Godzilla vs. Kong (2021)
I was looking forward to seeing life-like monsters and their battles generated by state of the art CGI. In that respect the film was a bona fide winner, with phenomenal design and construction. It must have taken months of technical work to create the monsters and city settings to put this movie together.
The story, however, was all over the map; not incoherent, but there were too many elements jammed into one narrative. IMO the combination of live monsters and sci-fi seem to cancel each other out
It’s understandable that the producers strove for something different for the 36th Godzilla and the 12th King Kong picture.

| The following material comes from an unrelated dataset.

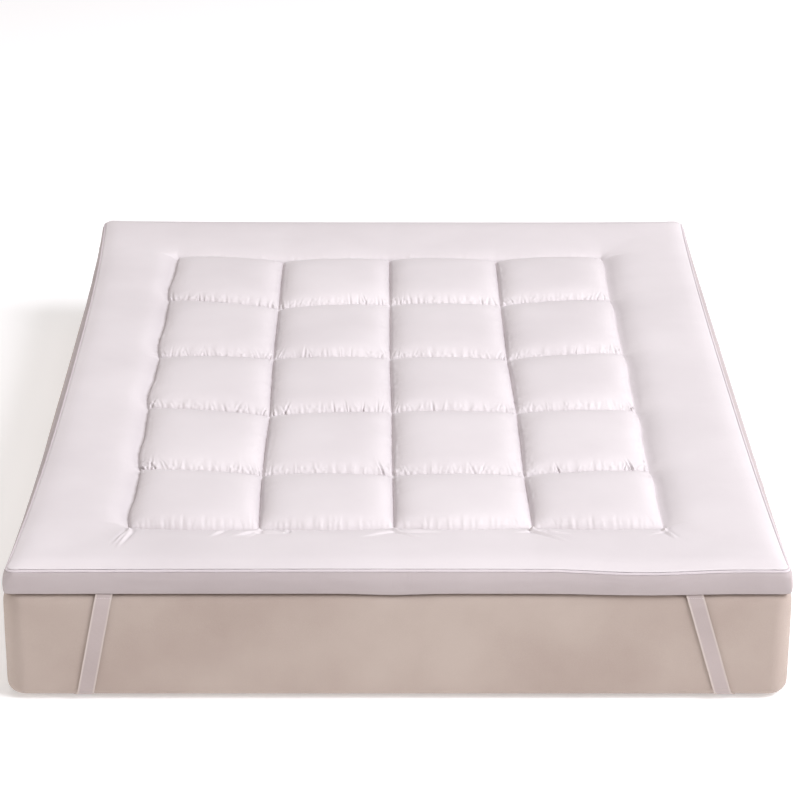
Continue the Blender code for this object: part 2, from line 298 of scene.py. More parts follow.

However the nature of the story does not allow for memorable acting performances. Of the cast, Rebecca Hall did a workwoman-like performance, and was able to represent the most appealing range of emotions. Alexander Skarsgaard did okay as the unwitting and ill-fitted semi-milquetoast scientist (a stronger character would have been appreciated). For the first half of the film every time Millie Bobby Brown appeared, I wondered what she was doing off the set of Stranger Things. There was only a fleeting glance of Lance Reddick from Bosch fame. One assumes that some of his part was edited out, letting his fee accounting flutter to the floor.
The big star of course was Kong. His construction, design, movement, facial expression, et al was wonderful. Kong was given a much wider “acting” range than was Godzilla. There was an interesting collaboration of the two at one point against a common enemy. But at the end they parted ways, all set up for another sequel.